I have a brain injury, but what is the use of being alive unless I continue to do my best, be my best and show my two girls that I’m not perfect, but I’ll continue to improve.
By Kerry Hespe
I am a lucky lady, although I don’t remember feeling fortunate when I was growing up. I was the epitome of an Army Brat with a career soldier Dad.
Dad served in the Australian Army from 1958 for over 20 years, and was a Vietnam Vet. I was born in Malaysia in the tropical heat. My mum tells me everyone had trouble keeping shoes and a jumper on me when we first flew into Sydney in the middle of winter. I had never worn them before in Malaysia.
We settled in Anzac Village for the first seven years of my life, but that all changed when I was in Year Two in primary school. We began the ever-familiar army nomad lifestyle.
I spent Year Three, and half of Year Four at Ballina Public School, half of years Four and Five in Townsville, and then Year Six at Hammondville Public school. We finally settled in Ruse for my high school years. My sisters were not as fortunate. They had their high school years interrupted year after year as we moved around. You know what though – I loved it!
I would see Mum and Dad deep in conversation and think – ‘how exciting, where are we off to next?’ I’d get my Shell Service Station stamp wallet out and look up the UBD street directory to plan the trip with Dad.
Dad was a hard man, a man of very few words, a man that just had to look at us to reduce us to tears, a man of integrity, a man who reached for excellence and expected the same from us. He was a man who adored his grandkids, followed Eastern Suburbs Roosters NRL team passionately. He was a husband, a father, and a soldier.
We got to stay in motels along the way and turn up at a new house every 18 months, or two years, for a new adventure. Starting a new school was never fun, but there would always be someone that could give you the lowdown.
I was, unfortunately, badly mugged in broad daylight on Glebe Point Rd Sydney in 1999, and that resulted in an operation on my brain. There was major swelling and the surgeon had to remove a colloid cyst that I had been born with – unbeknownst to me, until I hit my head on the ground and it popped out of its benign spot and was about to kill me.

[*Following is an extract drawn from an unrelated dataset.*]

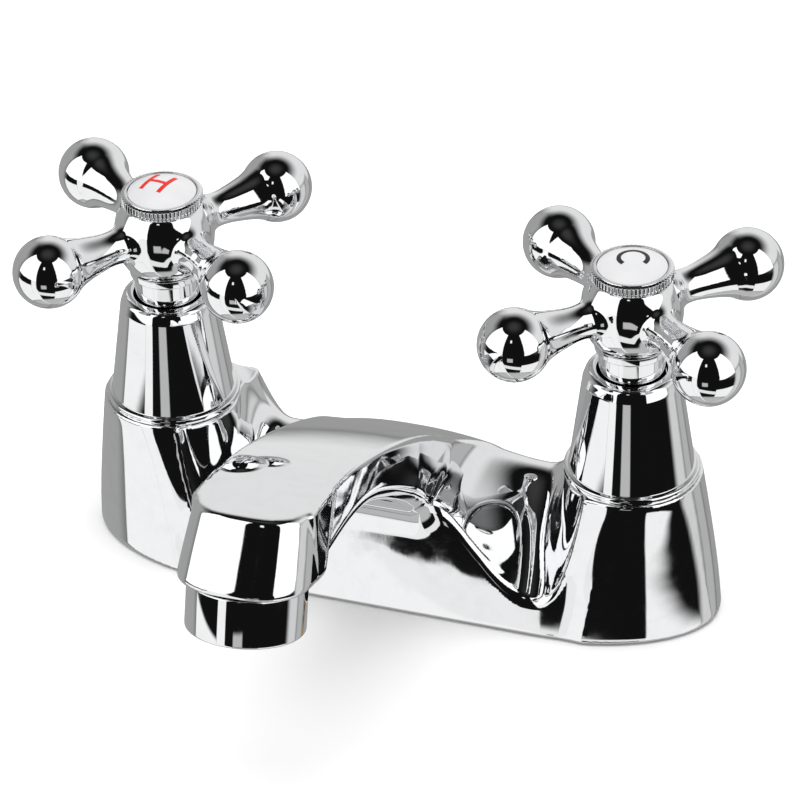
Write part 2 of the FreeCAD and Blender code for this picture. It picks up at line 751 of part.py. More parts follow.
os.makedirs("parts", exist_ok=True)
for name, shape in nodes.items():
    assert shape.isValid(), name
    shape.exportStep("parts/" + name + ".step")
    print(name, len(shape.Solids), round(shape.Volume / 1000, 2), "cm3")
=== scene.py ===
"""Two-hole bath mixer tap with cross handles: the visible pieces, their finishes and the studio."""
import math

import bmesh
import bpy
import numpy as np
import openvdb
from mathutils import Matrix, Vector


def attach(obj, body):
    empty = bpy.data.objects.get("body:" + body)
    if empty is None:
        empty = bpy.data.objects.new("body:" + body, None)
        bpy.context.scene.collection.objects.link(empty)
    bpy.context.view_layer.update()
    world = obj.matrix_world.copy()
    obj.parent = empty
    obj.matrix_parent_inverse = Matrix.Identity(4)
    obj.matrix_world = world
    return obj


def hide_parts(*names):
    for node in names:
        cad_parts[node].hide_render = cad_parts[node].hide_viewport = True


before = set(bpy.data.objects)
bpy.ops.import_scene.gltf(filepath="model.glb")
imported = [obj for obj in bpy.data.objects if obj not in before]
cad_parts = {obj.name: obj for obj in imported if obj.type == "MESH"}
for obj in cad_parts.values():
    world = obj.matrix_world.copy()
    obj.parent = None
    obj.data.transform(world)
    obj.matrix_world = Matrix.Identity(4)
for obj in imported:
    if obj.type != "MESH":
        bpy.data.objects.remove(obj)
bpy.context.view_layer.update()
mm = 0.001
AXIS_Z = Vector((0, 0, 1))

# ------------------------------------------------------------------ bright chrome plate
# All the plated castings and turnings share this finish: nickel and chrome over buffed brass.
# The plate follows slow waves left by the buffing wheel, with dry water marks and a few fine wipes.


def group_sockets(group, inputs, outputs):
    """Names a node group's sockets; each input is (name, value) and each output (name, kind)."""
    for name, value in inputs:
        socket = group.interface.new_socket(name, in_out="INPUT", socket_type="NodeSocketFloat")
        socket.default_value = value
    for name, kind in outputs:
        group.interface.new_socket(name, in_out="OUTPUT", socket_type=kind)


def add(tree, kind, **settings):
    """A new node with its settings; keys that begin with in_ set an input's value by its name."""
    node = tree.nodes.new(kind)
    for key, value in settings.items():
        if key.startswith("in_"):
            node.inputs[key[3:].replace("_", " ")].default_value = value
        else:
            setattr(node, key, value)
    return node


def plate_surface_group():
    """Roughness and height of buffed plate: waves, wipes and water marks."""
    group = bpy.data.node_groups.new("plate_surface", "ShaderNodeTree")
    group_sockets(group, [("Wave Size", 60.0), ("Wave Height", 0.02), ("Roughness Low", 0.03),
                          ("Roughness High", 0.09)],
                  [("Roughness", "NodeSocketFloat"), ("Height", "NodeSocketFloat"),
                   ("Film", "NodeSocketFloat")])
    enter = group.nodes.new("NodeGroupInput")
    leave = group.nodes.new("NodeGroupOutput")
    place = group.nodes.new("ShaderNodeTexCoord")
    wave = add(group, "ShaderNodeTexNoise", in_Detail=1.0)
    wipes = add(group, "ShaderNodeTexNoise", in_Scale=900.0, in_Detail=3.0)
    stretch = add(group, "ShaderNodeMapping", in_Scale=(1.0, 0.12, 0.3), in_Rotation=(0.3, 0.5, 0.2))
    marks = add(group, "ShaderNodeTexNoise", in_Scale=140.0, in_Detail=5.0, in_Roughness=0.6)
    spread = add(group, "ShaderNodeMapRange", in_From_Min=0.45, in_From_Max=0.75)
    rough = add(group, "ShaderNodeMapRange")
    wave_height = add(group, "ShaderNodeMath", operation="MULTIPLY")
    wipe_height = add(group, "ShaderNodeMath", operation="MULTIPLY")
    wipe_height.inputs[1].default_value = 0.0008
    total = add(group, "ShaderNodeMath", operation="ADD")
    link = group.links.new
    link(place.outputs["Object"], wave.inputs["Vector"])
    link(enter.outputs["Wave Size"], wave.inputs["Scale"])
    link(place.outputs["Object"], stretch.inputs["Vector"])
    link(stretch.outputs["Vector"], wipes.inputs["Vector"])
    link(place.outputs["Object"], marks.inputs["Vector"])
    link(marks.outputs["Fac"], spread.inputs["Value"])
    link(spread.outputs["Result"], rough.inputs["Value"])
    link(enter.outputs["Roughness Low"], rough.inputs["To Min"])
    link(enter.outputs["Roughness High"], rough.inputs["To Max"])
    link(wave.outputs["Fac"], wave_height.inputs[0])
    link(enter.outputs["Wave Height"], wave_height.inputs[1])
    link(wipes.outputs["Fac"], wipe_height.inputs[0])
    link(wave_height.outputs[0], total.inputs[0])
    link(wipe_height.outputs[0], total.inputs[1])
    link(rough.outputs["Result"], leave.inputs["Roughness"])
    link(total.outputs[0], leave.inputs["Height"])
    link(spread.outputs["Result"], leave.inputs["Film"])
    return group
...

I rang Dad from hospital to tell him of my impending operation. Mum answered the phone, I said – ‘put Dad on’. He listened, he didn’t react, he asked all the appropriate questions that I’d had answered by the brain surgeon then said, ‘We’re in for a rough ride Bugs – but we’ll do this together!’
So… here’s the lucky bit. As a result of being an army kid, and being dragged from pillar to post, I learned to be independent, have a ’can-do’ attitude and a strong character. This is everything I needed to help me learn to walk again, write again, use cutlery, and to learn how to live with an external short-term memory.
In 2021 I was awarded the Long Tan Bursary. I’m now 54 years old and studying. I’m embarking on the first formal study for many years. But do you know what? I’ve decided to confront it head on. I have a brain injury, but what is the use of being alive unless I continue to do my best, be my best and show my two girls that I’m not perfect, but I’ll continue to improve.
In 2019 my eldest daughter received an AVCAT Scholarship sponsored by the Vietnam Veterans Peacekeepers and Peacemakers Association of Australia, and has gone on to study a Bachelor of Performance – I say study, but as a proud mum, I mean slay!
In 2020 my youngest daughter was fortunate enough to start her primary teaching studies with an AVCAT Scholarship sponsored by RSL Newtown Sub-Branch, and is thriving. AVCAT has made all this possible. Thank you is not enough.
Dad was a hard man, a man of very few words, a man that just had to look at us to reduce us to tears, a man of integrity, a man who reached for excellence and expected the same from us. He was a man who adored his grandkids and followed Eastern Suburbs Roosters NRL team passionately. He was a husband, a father, and a soldier.
Dad died a few years ago. His health was very poor for a long time, like many of his army mates, so I don’t get to share my scholarship news with him. But my amazing husband, kids and mother are so proud of this next step I’m embarking on – all due to AVCAT and the Long Tan Bursary.